To a Distant Day - The Rocket Pioneers by Chris Gainor

To a Distant Day - The Rocket Pioneers by Chris Gainor

Author:Chris Gainor [Gainor, Chris]
Language: eng
Format: epub
ISBN: 9780803222090
Publisher: U of Nebraska Press
Published: 2013-09-15T16:00:00+00:00


Breaking the Sound Barrier

Humans, not just animals, were also being subjected to new speeds and acceleration forces in the first decade after the war, sometimes with similarly fatal results. At the time of Project Blossom, humans were flying in revolutionary new aircraft whose forms were based on the major advances in aircraft design and engineering that took place in anticipation of and during World War II. Aircraft designers in America, Britain, Germany, and Russia were scrambling to build aircraft that incorporated improvements in engine and airframe design. In the United States, much of this work was done by the National Advisory Committee for Aeronautics (naca), a government agency set up in 1915 that conducted research on aerodynamics and aircraft engines in laboratories in Virginia, Ohio, and California. The results of Naca's work were shared with the growing U.S. aircraft industry, which developed innovations of its own. Aircraft built with these advances played a crucial role in helping American and allied airpower defeat Germany and Japan.

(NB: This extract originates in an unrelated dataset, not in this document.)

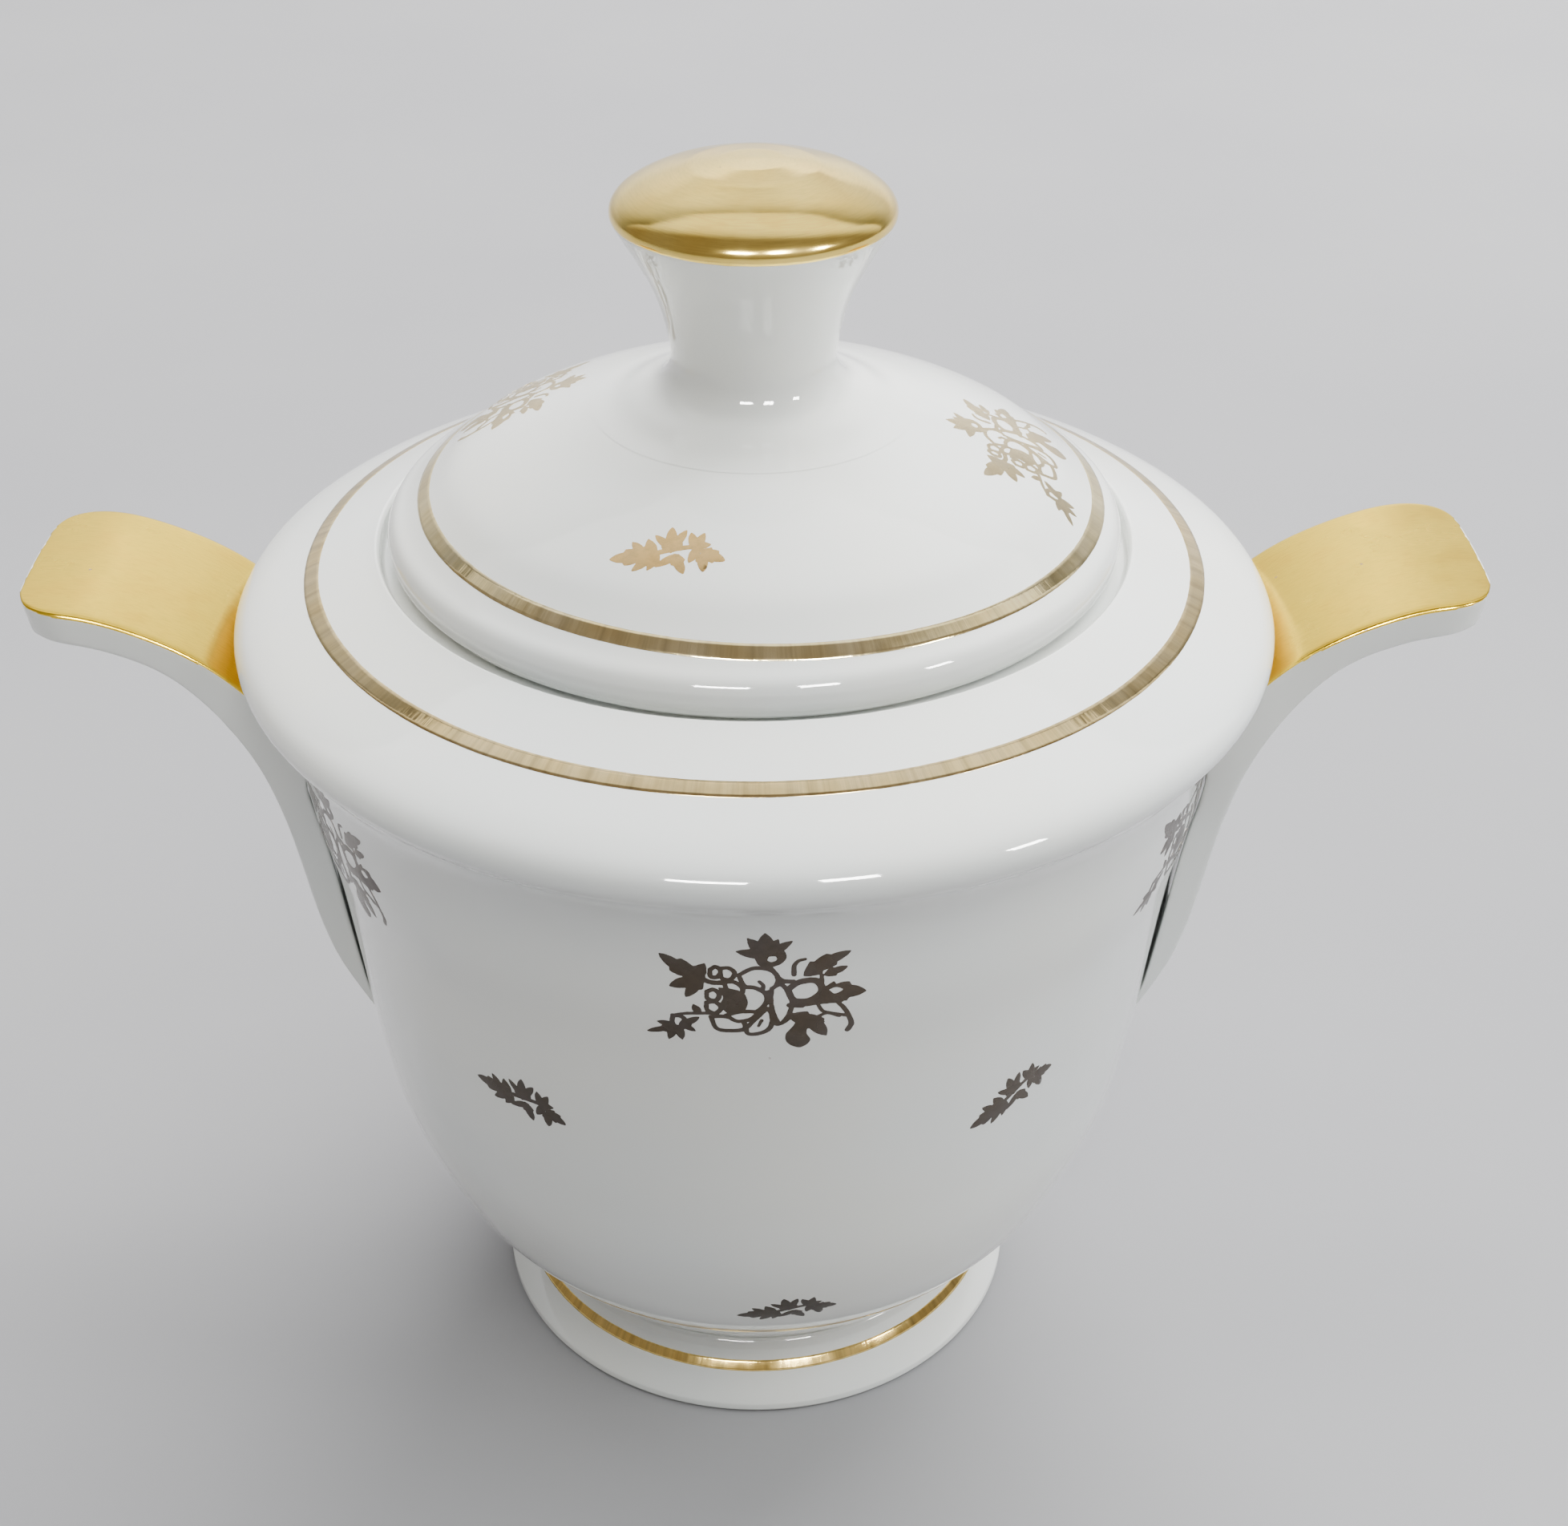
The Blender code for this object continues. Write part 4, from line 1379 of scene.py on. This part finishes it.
def window(name, azimuth, elevation, distance, size, power):
    a, e = math.radians(azimuth), math.radians(elevation)
    at = (
        distance * math.sin(a) * math.cos(e),
        -distance * math.cos(a) * math.cos(e),
        0.11 + distance * math.sin(e),
    )
    return light(name, at, (0.0, 0.0, 0.11), size, power, (1.0, 0.99, 0.97))


# The large lights only light: what the glaze and gold mirror is the wall, the pale back half of the room and the windows.
for big in (
    light("back_top", (0.45, 0.85, 1.05), (0.0, 0.0, 0.08), (1.4, 0.8), 54.0, (1.0, 0.995, 0.98)),
    light("right_top", (1.25, -0.1, 0.95), (0.0, 0.0, 0.1), (0.9, 0.7), 18.5, (0.95, 0.98, 1.0)),
    light("front_top", (0.12, -0.72, 1.18), (0.0, 0.0, 0.12), (0.7, 0.45), 11.2, (0.98, 1.0, 0.985)),
    light("left_top", (-1.25, 0.35, 0.95), (0.0, 0.0, 0.1), (0.9, 0.7), 4.5, (1.0, 0.96, 0.90)),
    light("wall", (0.0, 0.25, 1.7), (0.0, 1.25, 0.9), (1.8, 0.4), 43.0, (0.99, 0.985, 0.985)),
):
    big.visible_glossy = False
for pane in (
    window("window_1", -10.0, 32.5, 2.0, (0.50, 0.20), 42.0),
    window("window_2", 20.0, 32.5, 2.0, (0.36, 0.27), 40.0),
    window("window_3", 57.0, 25.0, 2.0, (0.26, 0.22), 22.0),
):
    pane.visible_diffuse = False

world = bpy.data.worlds.new("room")
bpy.context.scene.world = world
world.use_nodes = True
sky = world.node_tree
looking = sky.nodes.new("ShaderNodeTexCoord").outputs["Generated"]
towards = sky.nodes.new("ShaderNodeVectorMath")
towards.operation = "DOT_PRODUCT"
towards.inputs[1].default_value = (0.10, 0.88, 0.46)
sky.links.new(looking, towards.inputs[0])
pale_side = sky.nodes.new("ShaderNodeMapRange")
pale_side.interpolation_type = "SMOOTHSTEP"
pale_side.inputs["From Min"].default_value = 0.31
pale_side.inputs["From Max"].default_value = 0.69
sky.links.new(towards.outputs["Value"], pale_side.inputs["Value"])
dim = mixed(sky, sky.nodes.new("ShaderNodeLightPath").outputs["Is Diffuse Ray"], (0.285, 0.255, 0.236, 1.0), (0.082, 0.074, 0.067, 1.0))
room = mixed(sky, pale_side.outputs["Result"], dim, (1.68, 1.66, 1.61, 1.0))
sky.links.new(room, sky.nodes["Background"].inputs["Color"])

lens = bpy.data.cameras.new("camera")
lens.sensor_fit = "HORIZONTAL"
lens.sensor_width = 36.0
lens.lens = 52.99
lens.shift_x = 0.0116
lens.clip_start, lens.clip_end = 0.01, 20.0
camera = bpy.data.objects.new("camera", lens)
bpy.context.scene.collection.objects.link(camera)
camera.location = (0.00134, -0.2438, 0.2388)
camera.rotation_euler = (math.radians(56.86), 0.0, 0.0)
bpy.context.scene.camera = camera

Just a few days before Hitler's invasion of Poland opened hostilities, the first jet aircraft took to the air in Germany. Yet the overwhelming majority of the aircraft that flew in World War II were powered by propellers, and jet aircraft did not become widespread until after the war. Erich Warsitz flew that first jet on August 27,1939, in an aircraft designed by Ernst Heinkel, with jet engines designed by Hans von Ohain, a graduate of Gottingen University. Warsitz had earlier distinguished himself by flying the first rocket planes in collaboration with Heinkel and Wernher von Braun. But Ohain's new jet engine was more immediately promising for military use because unlike rockets, which carry both fuel and oxidizer, the jet engine drew its oxidizer from the air. The German government was interested in jet-powered aircraft, and both the Heinkel and Messerschmitt companies set to work on building aircraft. The only jet aircraft deployed in any significant numbers during the war was the Messerschmitt-262 jet fighter, which entered combat in July 1944. Although it flew at 541 miles per hour, faster than any other plane in the sky, and scored success against Allied bombers and fighters, the Allies devised strategies to destroy the Me-262 on the ground or exploit its poor maneuverability.